Hualien is a relatively quieter and laid back city, so it is not too difficult to get around by bike, even for an inexperienced rider like myself. The bike path itself is glorious - wide curves, gentle hills, smooth pavement, along an interesting and diverse scenery of fields, agriculture, coast, and industry. 


Perhaps November is a low season for tourists in this part of Taiwan, but we found the path devoid of other cyclists, providing us with the freedom and space to go at our own pace through the hills. Eventually, the path leads down to the coastline.

 

Even on this grey and cloudy day, the water of the Pacific Ocean was breathtakingly clear and turquoise blue. It was such a peaceful scene, with barely any people in sight. 


   

In the distance you can see the mountains, shrouded by layers of clouds.



Closer down by the beach, you'll see that the ground is composed of smooth blue and grey pebbles, rather than sand. 



 The pale pebbles offered such a nice contrast to the blue waters.
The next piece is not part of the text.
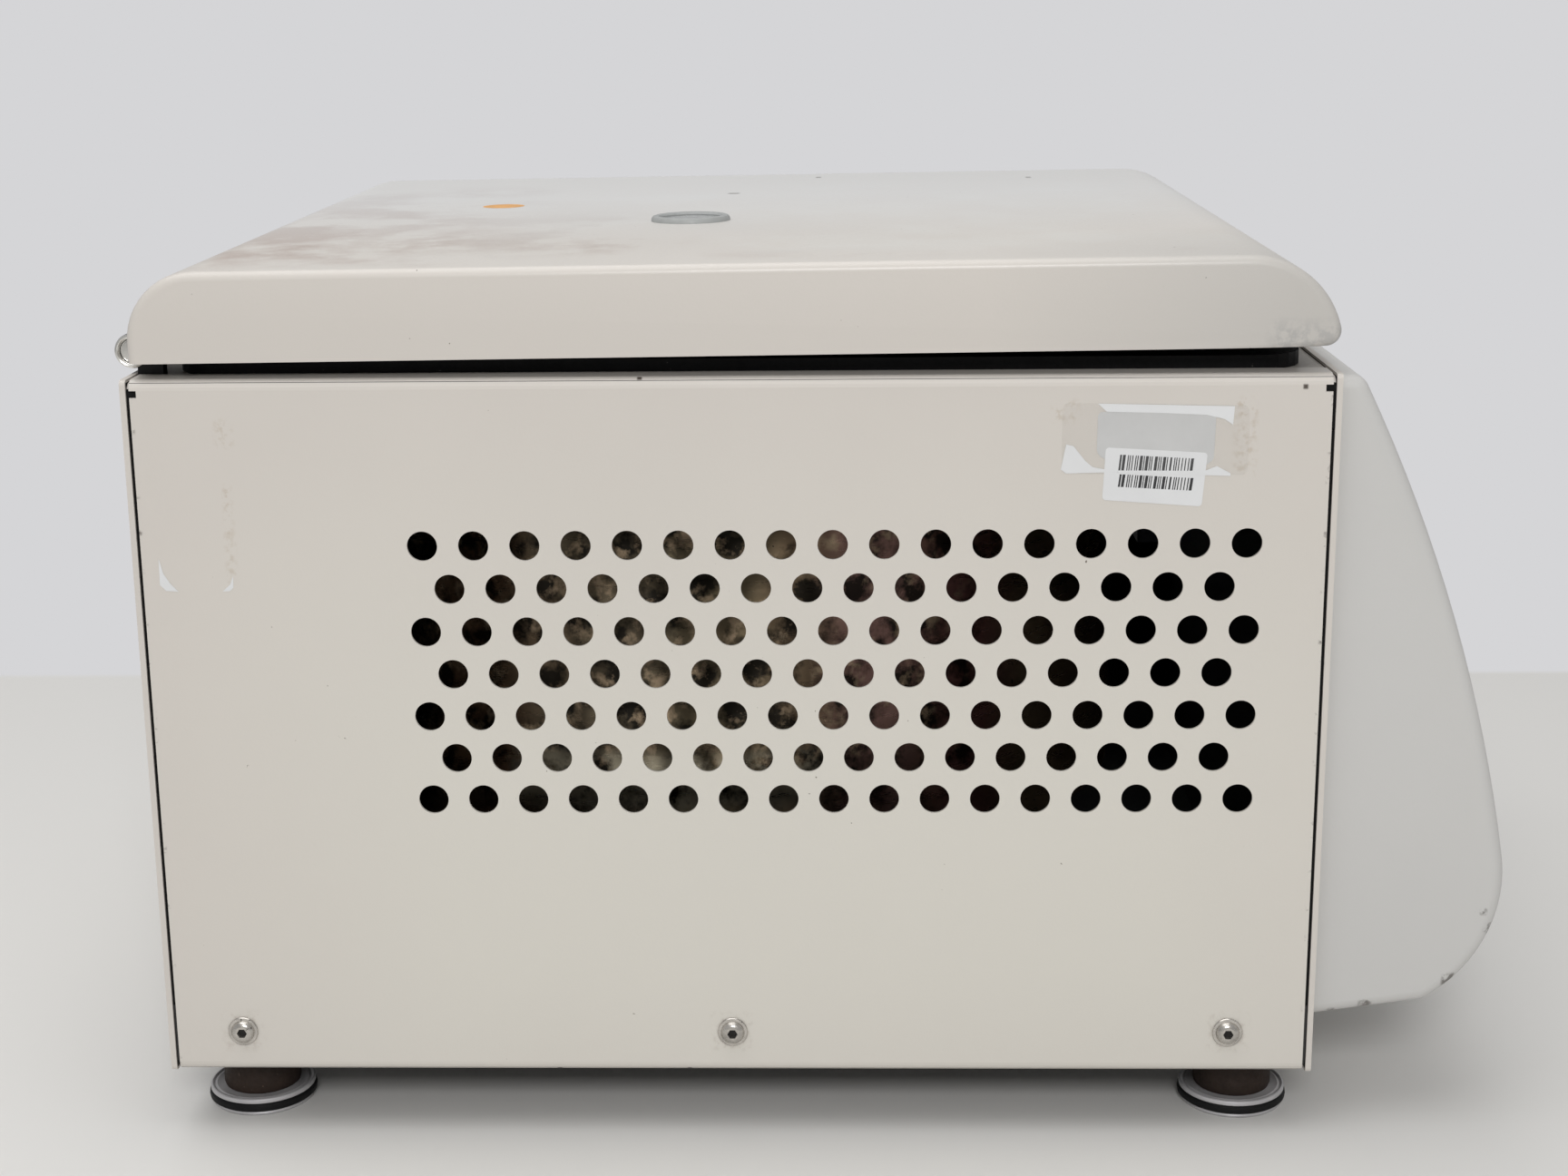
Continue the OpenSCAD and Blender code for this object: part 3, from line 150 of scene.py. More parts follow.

Swimming is not allowed; the waves are really strong and come up unexpectedly strong. This crashing wave nearly caught us unprepared! Thankfully, I jumped back in time to avoid getting too wet.


If you ride the bike trail along the coast, going south towards Hualien, you soon come across some really interesting landscapes, like these old industrial mills. You get to have an unique look at the different parts of the city which are rarely seen in a normal tour. We passed by some old cows grazing at one point.


This row of nice palm trees were ironically neatly placed in front of a large landfill.


The bike path transitions into a concrete and drab cityscape, and then later enters a nice harbor area and a large park with more people.


We probably covered 30 kilometers on the bikes during the first day, well worth the cost of the bikes. It was definitely the longest distance I've ever ridden a bike at one time, and while it was immensely tiring, it made for a memorable experience and it was a fun way to get to know a new city.